A group structure arising from Grover walks on complete graphs with self-loops and its application
Tatsuya Tsurii, Naoharu Ito
TL;DR
This work introduces a group-theoretic lens to the Grover walk on a complete graph with self-loops by constructing a group $K$ generated by the Grover matrix $G$ and a diagonal $S$, and a normal subgroup $H$ generated by commutators. By analyzing the quotient $K/H$, the authors show it is a finite cyclic group whose structure depends on the parity of $n$, yielding a clean algebraic description of the walk's periodicity. The main results establish that $K/H \,\cong \, Z_n \times Z_2$ when $n$ is even and $K/H \,\cong \, Z_n$ when $n$ is odd, with $H \cong Z_2^{n-1}$, and prove that the minimal $m$ with $(S^jG)^m \in H$ for all $j$ is $m = 2n$, which implies $U^{2n}=I_{n^2}$. This provides a purely algebraic explanation for the Grover walk's periodicity and introduces a modular, group-theoretic framework potentially applicable to broader quantum-walk settings.
Abstract
This paper introduces a group-theoretic framework to analyze the algebraic structure of the Grover walk on a complete graph with self-loops.
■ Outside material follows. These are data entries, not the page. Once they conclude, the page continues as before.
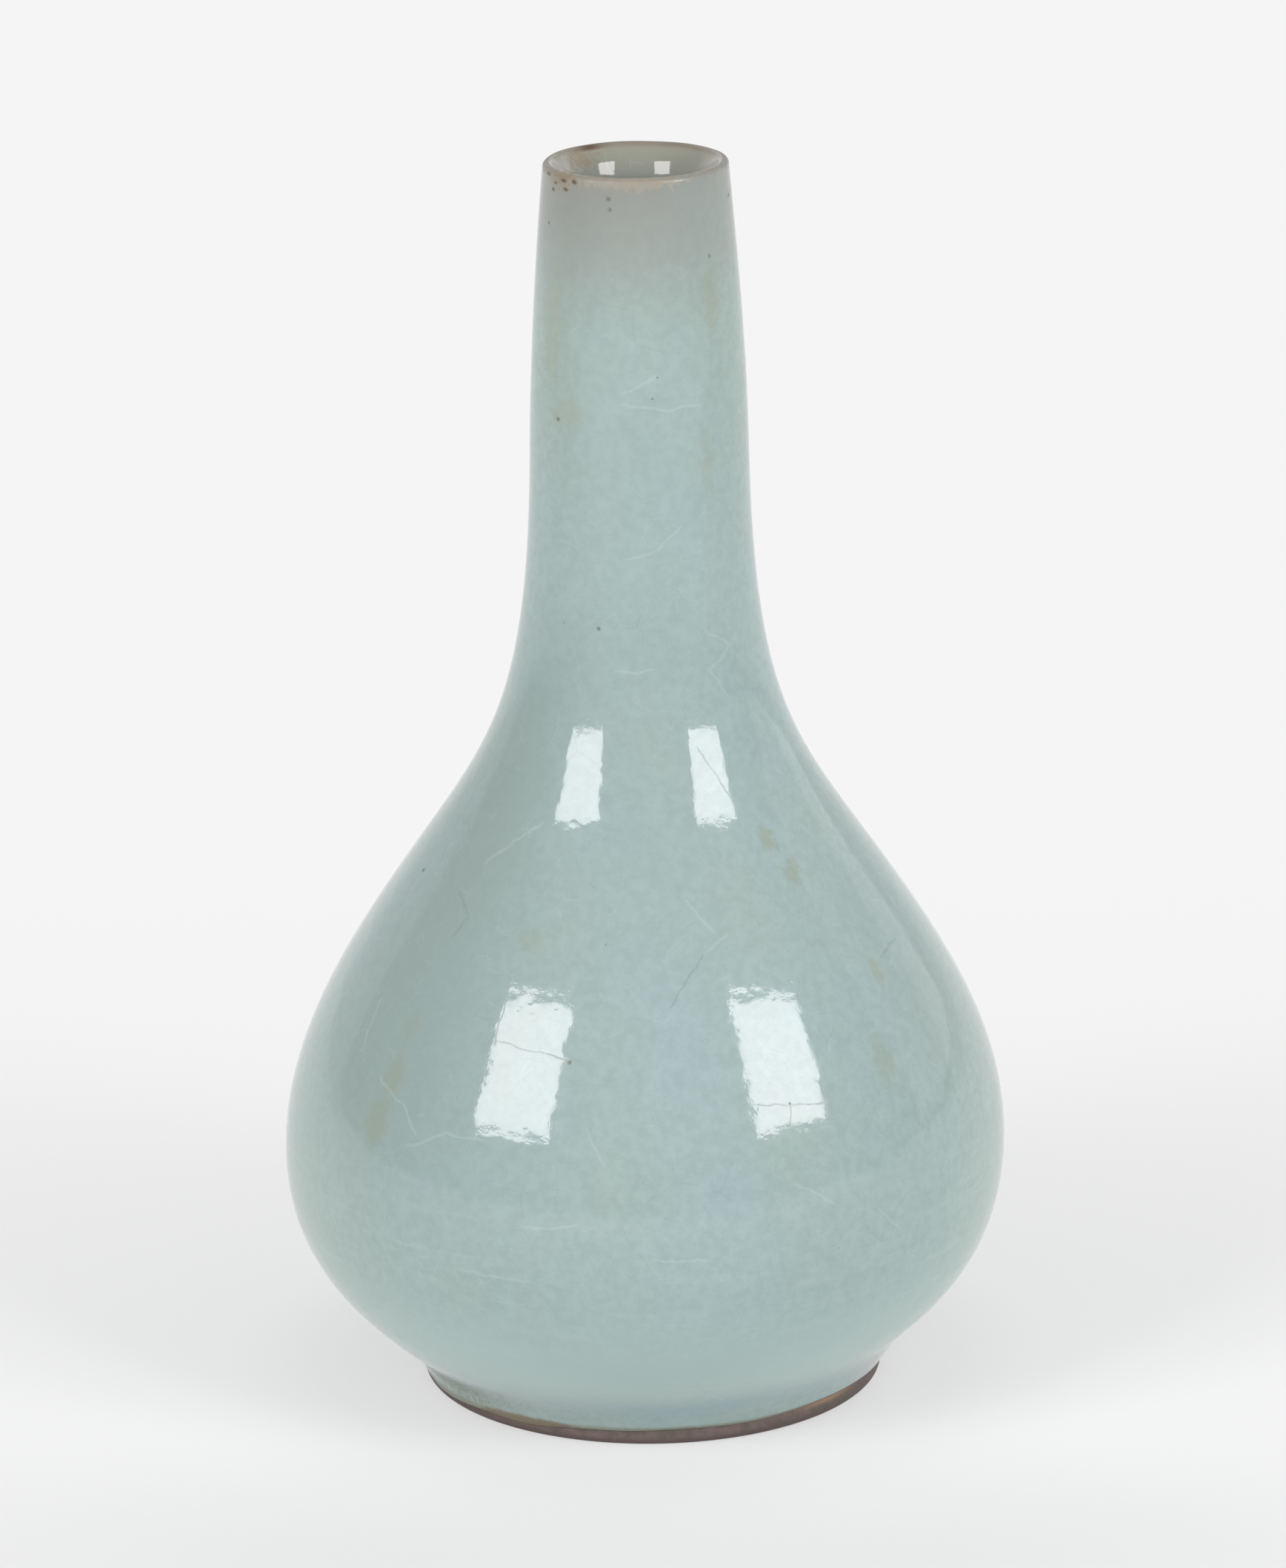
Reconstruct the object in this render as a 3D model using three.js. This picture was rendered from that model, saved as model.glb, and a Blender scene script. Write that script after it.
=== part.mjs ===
// Celadon bottle vase: stoneware sections thrown on the wheel, luted together and glazed.
// Millimetres, +Z up. The origin is the centre of the foot, on the surface that the vase stands on.
// Every piece is a profile of radius and height, turned about the Z axis.

import * as THREE from 'three';

// Heights, stacked from the surface that the vase stands on
const FOOT_HEIGHT = 4;
const BELLY_RISE = 34.89;
const SHOULDER_RISE = 44.36;
const NECK_SWEEP = 70.4;
const NECK_LENGTH = 45.83;

// Radii of the glazed outside
const FOOT_RADIUS = 37;
const CREASE_RADIUS = 38.2;
const BELLY_RADIUS = 57.9;
const SHOULDER_RADIUS = 39.7;
const NECK_RADIUS = 17.2;
const MOUTH_RADIUS = 14.58;

// Lean of the outside from upright, in degrees, outward above zero
const CREASE_LEAN = 30;
const SHOULDER_LEAN = -34.1;
const NECK_LEAN = -1;
const MOUTH_LEAN = -5.1;

// Fullness of the outline: how far each curve runs straight on before it bends to the next
const CREASE_FULLNESS = 8.4;
const BELLY_FULLNESS_BELOW = 21.7;
const BELLY_FULLNESS_ABOVE = 14.8;
const SHOULDER_FULLNESS_BELOW = 19.5;
const SHOULDER_FULLNESS_ABOVE = 26.3;
const NECK_FULLNESS_BELOW = 43.3;
const NECK_FULLNESS_ABOVE = 3.5;
const MOUTH_FULLNESS = 26.2;

// Clay walls, and the floor and bowl inside
const BASE_THICKNESS = 6.5;
const FLOOR_RADIUS = 28;
const FLOOR_FULLNESS = 13.3;
const BOWL_FULLNESS = 16.1;
const BELLY_WALL = 5;
const SHOULDER_WALL = 4.6;
const NECK_WALL = 3.6;
const SEAM_RIDGE = 1.4;

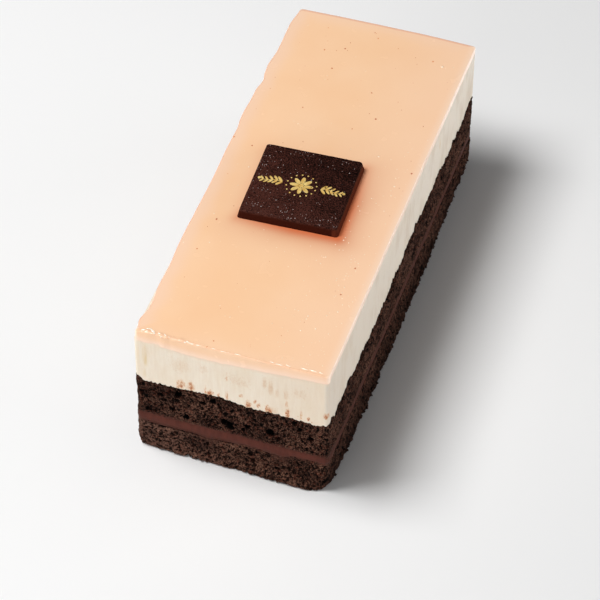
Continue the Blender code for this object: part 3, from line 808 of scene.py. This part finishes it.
def glazeWall(stage, number, place, out):
    # first up the cut sides, then over the rolled edge, then in over the top
    kind, share = stage
    shares = sideShares(out)
    end, right, far, left = shares
    wide = shared(glaze["rollWide"], shares) + end * along(glaze["softLeft"], place.x)
    high = shared(glaze["rollHigh"], shares)
    swell = along(glaze["leftEdge"], place.y) * left + faceWave(place, out)
    ripple = noiseAt(place.x / 2.2, place.y / 5, 5)
    swell += 0.22 * ripple * (0.5 * left + end * blendStep(-6, -20, place.x))
    top = cake["topLevel"]
    lowEdge = cake["glazeLevel"] - glazeRun(place)
    thick = 0.07 * end + 0.1 * left
    inward = share * (halfWidth - 2.5) if kind == "top" else 0.0
    if kind == "side":
        height = lowEdge + (top - high - lowEdge) * share
        proud = swell + thick * math.sin(math.pi * (0.25 + share * 0.5))
        spot = Vector((place.x, place.y, height)) + proud * out
    else:
        angle = math.pi / 2 * (share if kind == "roll" else 1)
        inset = wide * (1 - math.cos(angle))
        if kind == "top":
            inset += share * (halfWidth - 2.5 - wide)
        spot = drawnIn(place + (swell + thick * 0.7) * out, inset)
        spot.z = top - high + high * math.sin(angle)
        if kind == "top":
            spot.z += (glazeTop(spot.x, spot.y) - top) * blendStep(1, 4, inset)
        slope = out * math.cos(angle) + Vector((0, 0, math.sin(angle)))
        spot += slope * wetLumps(spot)
    soft = 0.5 * noiseAt(spot.x / 6, spot.y / 6, 1)
    cut = {"side": 1.0, "roll": 0.8, "top": 0.3 * (1 - blendStep(0, 2.5, inward))}[kind]
    rim = {"side": 1, "roll": left * math.sqrt(max(0.0, 1 - share)) + far, "top": 0}[kind]
    return spot, {
        "edge": (1 - blendStep(0, 5.5 + 3 * soft, inward)) * (0.2 * end + 0.8 * left + 0.5 * far) * (1 - right),
        "lip": 0.85 * (1 - blendStep(0.1, 2.8, spot.z - lowEdge)) * end * (kind == "side"),
        "cut": right * cut,
        "rim": rim * (left + far) * 0.9,
        "roll": end * (1 - blendStep(0, 0.4, inward) if kind == "top" else kind == "roll"),
        "side": right * (kind == "side" or kind == "roll" and 1 - share) + 0.25 * far * (kind != "top"),
    }


def makeGlaze():
    stages = [("side", step / glaze["sideRings"]) for step in range(glaze["sideRings"] + 1)]
    stages += [("roll", step / glaze["rollRings"]) for step in range(1, glaze["rollRings"] + 1)]
    stages += [("top", (step / glaze["topRings"]) ** 1.5) for step in range(1, glaze["topRings"] + 1)]
    body = layerBody(cutLine(glaze), stages, glazeWall, cake["glazeLevel"])
    keepPiece("glaze_skin", body, glazeFinish(), ["peach_glaze"], sharpAngle=50)


def speckFinish():
    finish = Finish("cocoa_speck")
    colour = finish.fade(finish.noise(9, detail=2), 0.4, 0.6, (224, 146, 98), (184, 92, 56))
    grain = finish.noise(0.2, detail=2)
    return finish.dress(
        {"Base Color": colour, "Roughness": finish.span(grain, 0.3, 0.7, 0.3, 0.5)}, {"Specular IOR Level": 0.4})


def dotGlaze(name, dots, flat, material):
    # small domes on the glaze, each (across, along, radius)
    body = bmesh.new()
    for across, onward, radius in dots:
        long = 1 + 0.5 * abs(noise.noise(Vector((across, onward, 4.5)) * 0.7))
        addGrain(body, 2, radius, (1 / long, long, flat), (across, onward, glazeTop(across, onward)))
    keepPiece(name, body, material)


def scatterDots():
    draw = random.Random(glaze["seed"])
    reach = plaque["half"] + 1.5

    def anyPlace():
        # anywhere but on the tablet
        while True:
            across, onward = draw.uniform(-26, 26.5), draw.uniform(-69, 68)
            if abs(across - plaque["place"][0]) > reach or abs(onward - plaque["place"][1]) > reach:
                return across, onward

    specks = list(glaze["specks"])
    for number in range(glaze["smallSpecks"]):
        specks.append((*anyPlace(), draw.uniform(0.08, 0.15)))
    bubbles = list(glaze["bubbles"])
    while len(bubbles) < glaze["smallBubbles"] + len(glaze["bubbles"]):
        across, onward = anyPlace()
        if draw.random() < 0.08 + 0.92 * blendStep(0, 20, across) * blendStep(25, -25, onward):
            bubbles.append((across, onward, draw.uniform(0.09, 0.19)))
    dotGlaze("glaze_specks", specks, 0.16, speckFinish())
    dotGlaze("glaze_bubbles", bubbles, 0.5, grainedFinish(
        "glaze_bubble", 0.3, (255, 224, 192), (255, 236, 212), (0.18, 0.3),
        {"Specular IOR Level": 0.4, "Coat Weight": 0.12, "Coat Roughness": 0.1}))


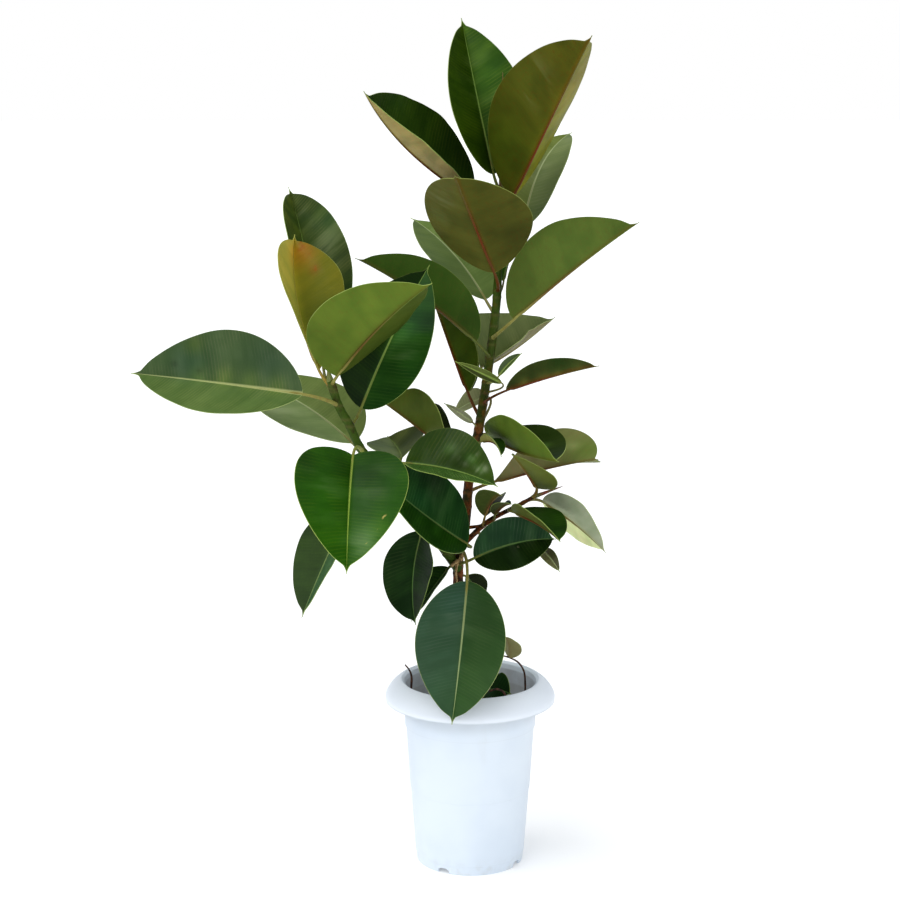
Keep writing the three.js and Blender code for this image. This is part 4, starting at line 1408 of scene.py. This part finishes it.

We construct a group generated by the Grover matrix and a diagonal matrix whose entries are powers of a complex root of unity. We then characterize the resulting quotient group, which is defined using a subgroup formed by commutators involving these matrices. We show that this quotient group is isomorphic to a finite cyclic group whose structure depends on the parity of the number of vertices. This group-theoretic characterization reveals underlying symmetries in the time evolution of the Grover walk and provides an algebraic framework for understanding its periodic behavior.